Nueva vida.” ¡Julio! ¡Julio! ¡Salte!”, gritaban los vecinos hasta la última bocanada de aire.
Julio César López, de 50 años, se confió como muchos. Pensó que era un movimiento de tierra como cualquier otro, algo cotidiano para ellos. Pero fue diferente, el sismo alcanzó 8.2 grados Richter.
Lo único que hizo fue abrazar a su hijo Jesús, de 11 años, y a su esposa, Alba Santos, y meterse al clóset porque ahí se sintió más seguro.
“Es cuando uno se acuerda y pide perdón a Dios”, reconoce el jefe de familia de 50 años.
“Tranquila”, susurró a su esposa para no alterar a Jesús, que se sintió protegido por ese abrazo de padre.
“¡Perdónanos por lo que hemos hecho!”, imploraba en el clóset.
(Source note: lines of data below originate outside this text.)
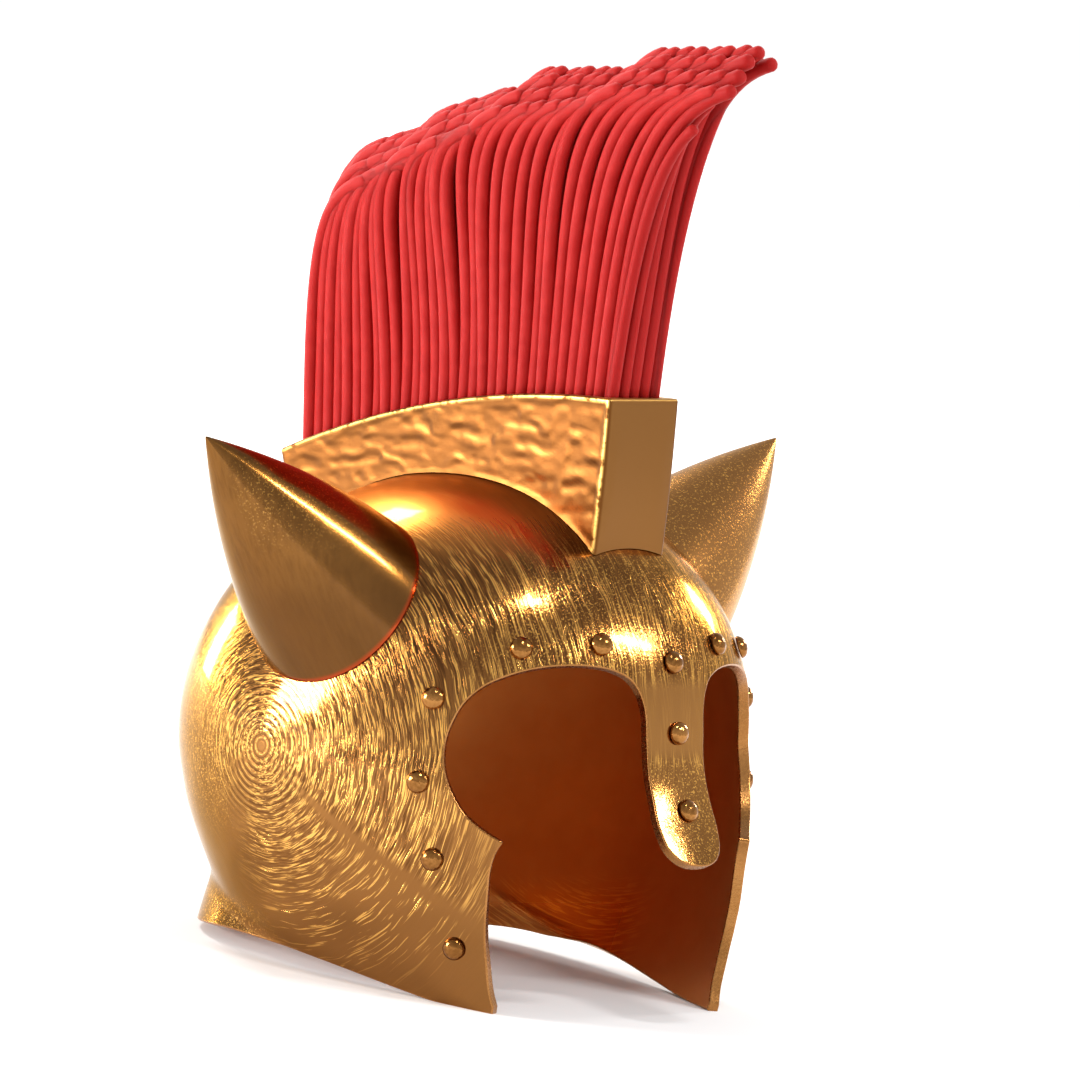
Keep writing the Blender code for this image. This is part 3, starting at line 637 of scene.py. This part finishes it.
def horn_points(around, along):
    axis = (HORN_FOOT - HORN_TIP).normalized()
    first = axis.cross(Vector((0, 0, 1))).normalized()
    second = axis.cross(first)

    def at(s, angle, inset):
        radius = HORN_SLOPE * s - HORN_BEND * s * s - inset
        return HORN_TIP + axis * s + (first * math.cos(angle) + second * math.sin(angle)) * radius

    def foot(angle, inset):
        low, high = 100.0, 330.0
        for _ in range(36):
            s = (low + high) / 2
            low, high = (s, high) if outside_dome(at(s, angle, inset)) > GAP else (low, s)
        return low

    angles = [2 * math.pi * k / around for k in range(around)]
    loops, near = [], []
    for k in range(1, 7):
        a = math.radians(60.75 * k / 7)
        near += [0.0] * around
        loops.append([HORN_TIP + axis * (3.27 - 1.6 * math.cos(a)) + (first * math.cos(b) + second * math.sin(b)) * 1.6 * math.sin(a) for b in angles])
    for inset, start in ((0.0, 2.5), (HORN_WALL * 1.1, HORN_WALL * 3.2)):
        ends = [foot(a, inset) for a in angles]
        one = []
        for i in range(along + 1):
            t = (i / along) ** 1.15
            stop = 1.1 if inset == 0 else 0.0
            one.append([at(start + (end - stop - start) * t, a, inset) for a, end in zip(angles, ends)])
            if inset == 0:
                near += [max(0.0, 1 - (end - stop - start) * (1 - t) / 9) for end in ends]
        if inset == 0:
            one.append([at(end - 0.45, a, 0.18) for a, end in zip(angles, ends)])
            one.append([at(end - 0.08, a, 0.55) for a, end in zip(angles, ends)])
            one.append([at(end, a, 1.2) for a, end in zip(angles, ends)])
            near += [1.0] * (3 * around)
        loops += one if inset == 0.0 else one[::-1]
    points, faces = rings(loops)
    return points, faces, near + [0.0] * (len(points) - len(near))


points, faces, near = horn_points(128, 90)
points = np.array([tuple(p) for p in points])
for side, mirror in (("left", 1), ("right", -1)):
    horn = stands_for(mesh_object("horn_" + side + "_fine", points * (mirror, 1, 1), faces, [horn_brass]), "horn_brass", "horn_" + side)
    # foot says how strongly the painted reflection at the horn's foot is laid on
    horn.data.attributes.new("foot", "FLOAT", "POINT").data.foreach_set("value", np.array(near, np.float32))


# ---------------------------------------------------------------- crest box
def value_noise(x, y, seed):
    """Smooth random heights on a square grid, from -1 to 1."""
    spots = np.random.default_rng(seed).uniform(-1, 1, (64, 64))
    i, j = np.floor(x).astype(int), np.floor(y).astype(int)
    u, v = x - i, y - j
    u, v = u * u * u * (u * (u * 6 - 15) + 10), v * v * v * (v * (v * 6 - 15) + 10)
    a, b, c, d = (spots[(i + di) % 64, (j + dj) % 64] for di, dj in ((0, 0), (1, 0), (0, 1), (1, 1)))
    return (a * (1 - u) + b * u) * (1 - v) + (c * (1 - u) + d * u) * v


def hammered(f, z, seed):
    """Height of the hammering: long shallow dents that wind about, and smaller ones across them."""
    bend = 5.0 * value_noise(f / 31, z / 37, seed + 5)
    long = value_noise(f / 24 + 0.5 * value_noise(f / 14, z / 12, seed + 9), (z + 1.7 * bend) / 9.5, seed)
    small = value_noise(f / 11, z / 6, seed + 1)
    return 0.85 * long + 0.22 * small


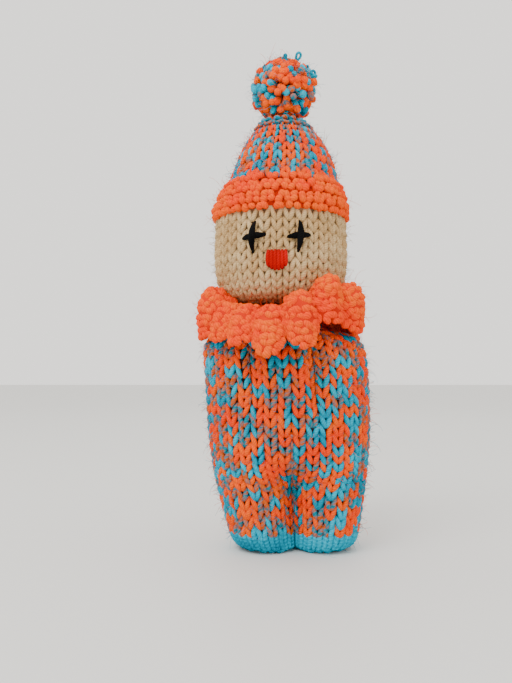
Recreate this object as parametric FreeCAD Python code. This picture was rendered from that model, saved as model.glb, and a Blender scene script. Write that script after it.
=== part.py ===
import FreeCAD, Part
import math
import os

# A hand-knitted clown doll, stuffed and standing on its two flat feet.
# It is knitted in one tube from the feet up: a turquoise foot band, a mottled body with legs, a plain head,
# a garter-stitch hat brim and a mottled hat crown. Threads sewn through the tube make the legs and the arms.
# A frilled collar is gathered round the neck, and a pompom is tied to the hat.
#
# Frame: millimetres, origin on the ground under the doll, +Z up, the face looks along -Y, the doll's own
# left side is at +X.

# ---- driving dimensions -------------------------------------------------------------------------------

WALL = 2.4              # thickness of the knitted fabric
STUFFING_GAP = 0.3      # between the fabric and the stuffing inside it
YARN_R = 0.9            # radius of the knitting yarn that closes the back
SEAM_ZIGZAG = 0.5       # how far that yarn strays to either side
THREAD_R = 0.6          # radius of the thinner sewing and gathering threads
CREASE_GAP = 1.5        # and a thread in a crease, clear of the crease's walls
SURFACE_GAP = 0.35      # between a thread and the fabric it lies on

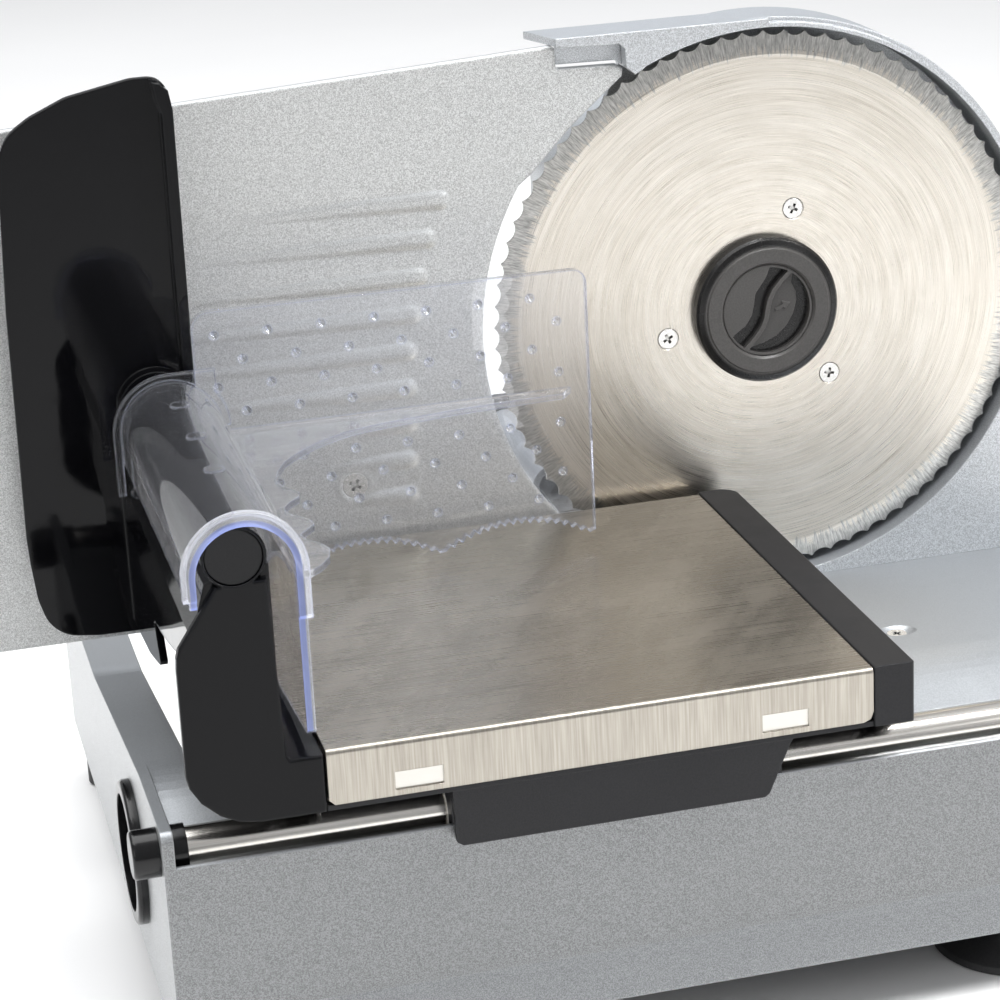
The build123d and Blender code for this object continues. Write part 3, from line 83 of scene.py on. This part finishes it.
class Material:
    """A Principled material; methods that add nodes return the output socket."""

    def __init__(self, name):
        self.data = bpy.data.materials.new(name)
        self.data.use_nodes = True
        self.tree = self.data.node_tree
        self.tree.nodes.clear()
        self.output = self.node("OutputMaterial")
        self.principled = self.node("BsdfPrincipled")
        self.surface(self.principled.outputs[0])
        self.coords = self.node("TexCoord").outputs["Object"]

    def node(self, kind, inputs=None, **settings):
        return add_node(self.tree, kind, inputs, **settings)

    def surface(self, shader):
        put(self.tree, self.output.inputs["Surface"], shader)

    def shade(self, **values):
        for key, value in values.items():
            put(self.tree, self.principled.inputs[PRINCIPLED_INPUTS[key]], value)
        return self.data

    def math(self, operation, a, b=None):
        return self.node("Math", {0: a, 1: b}, operation=operation).outputs[0]

    def add(self, a, b):
        return self.math("ADD", a, b)

    def mul(self, a, b):
        return self.math("MULTIPLY", a, b)

    def hypot(self, a, b):
        return self.math("SQRT", self.add(self.mul(a, a), self.mul(b, b)))

    def choose(self, mask, outside, inside):
        """One value where the mask is 0, the other where it is 1."""
        return self.add(self.mul(outside, self.math("SUBTRACT", 1.0, mask)),
                        self.mul(inside, mask))

    def noise(self, scale, detail=2.0, rough=0.5, coords=None, distort=0.0, turn=None):
        """Noise; scale is in features per metre, one number or one for each axis."""
        if not isinstance(scale, tuple):
            scale = (scale, scale, scale)
        coords = coords or self.coords
        if turn:
            coords = self.node("Mapping", {"Vector": coords, "Rotation": turn}).outputs[0]
        coords = self.node("Mapping", {"Vector": coords, "Scale": scale}).outputs[0]
        return self.node("TexNoise", {"Vector": coords, "Scale": 1.0, "Detail": detail,
                                      "Roughness": rough, "Distortion": distort}).outputs["Fac"]

    def remap(self, value, span=(0.3, 0.7), to=(0.0, 1.0)):
        return self.node("MapRange", {"Value": value, "From Min": span[0], "From Max": span[1],
                                      "To Min": to[0], "To Max": to[1]}).outputs[0]

    def mix(self, factor, low, high, blend_type="MIX"):
        return self.node("Mix", {0: factor, 6: low, 7: high}, data_type="RGBA",
                         blend_type=blend_type).outputs[2]

    def fade(self, value, low, high, span=(0.3, 0.7), to=(0.0, 1.0)):
        """Colour from low to high as the value crosses the span."""
        return self.mix(self.remap(value, span, to), low, high)

    def split(self, vector=None):
        return self.node("SeparateXYZ", {0: vector or self.coords}).outputs

    def bump(self, height, distance, strength, normal=None):
        return self.node("Bump", {"Strength": strength, "Distance": distance,
                                  "Height": height, "Normal": normal}).outputs[0]

    def bevel(self, radius):
        return self.node("Bevel", {"Radius": radius}, samples=4).outputs[0]

    def edge(self, radius):
        """1 close to a sharp edge, 0 on open faces."""
        flat = self.node("NewGeometry").outputs["Normal"]
        facing = self.node("VectorMath", {0: self.bevel(radius), 1: flat},
                           operation="DOT_PRODUCT").outputs["Value"]
        return self.remap(facing, span=(0.995, 0.86))

    # lighter colour near sharp edges: partly wear, partly a painted highlight along the rims
    def edge_wear_and_highlight(self, colour, wear_and_highlight_colour, radius, amount):
        return self.mix(self.mul(self.edge(radius), amount), colour, wear_and_highlight_colour)

    def from_axle(self):
        """X and Z offsets from the blade's axle."""
        x, y, z = self.split()
        return self.math("SUBTRACT", x, AXLE_X), self.math("SUBTRACT", z, AXLE_Z)


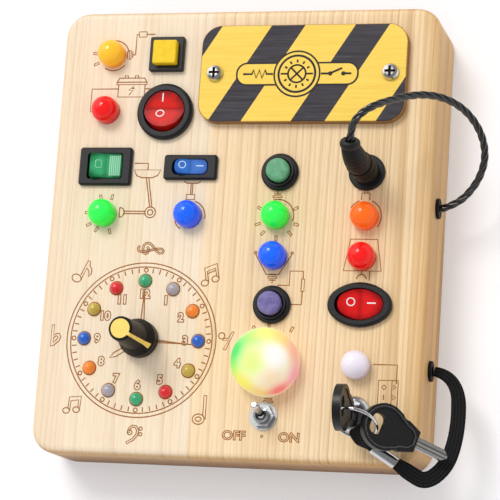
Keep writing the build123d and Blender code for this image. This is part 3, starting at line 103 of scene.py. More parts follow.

El tiempo fue eterno para los López y el miedo a quedarse entre los escombros aumentó.
“Se comenzaron a escuchar los ruidos de cómo caían las casas. Fue cuando comenzó a sacudirse la tierra. Venía con ganas, parecía que nunca iba a parar”, narra mientras limpia su tienda que resultó afectada.
“No podíamos salir. Estábamos al fondo de la casa y se podía venir abajo toda la estructura; el [terremoto] de ahora no se compara con el del 85; hoy fue una sacudida tremenda”, dice.
El sismo pasó, la casa de Julio resistió y salió del clóset. Fueron a la calle y lo primero que vieron fue los productos de su tienda en el piso y la casa de su vecino derrumbada.
El miedo a un temblor de igual o mayor magnitud y cuidar su patrimonio obligó a los López y a otras familias a dormir afuera de su casa.
Julio y su tío Óscar limpian la tienda; Alba cuida el sueño de Jesús, en una colchoneta sobre la banqueta: “Es otra oportunidad, una nueva vida. Es momento de poner los pies en la tierra, asegura Julio y el reloj marca las 04:00 horas del sábado.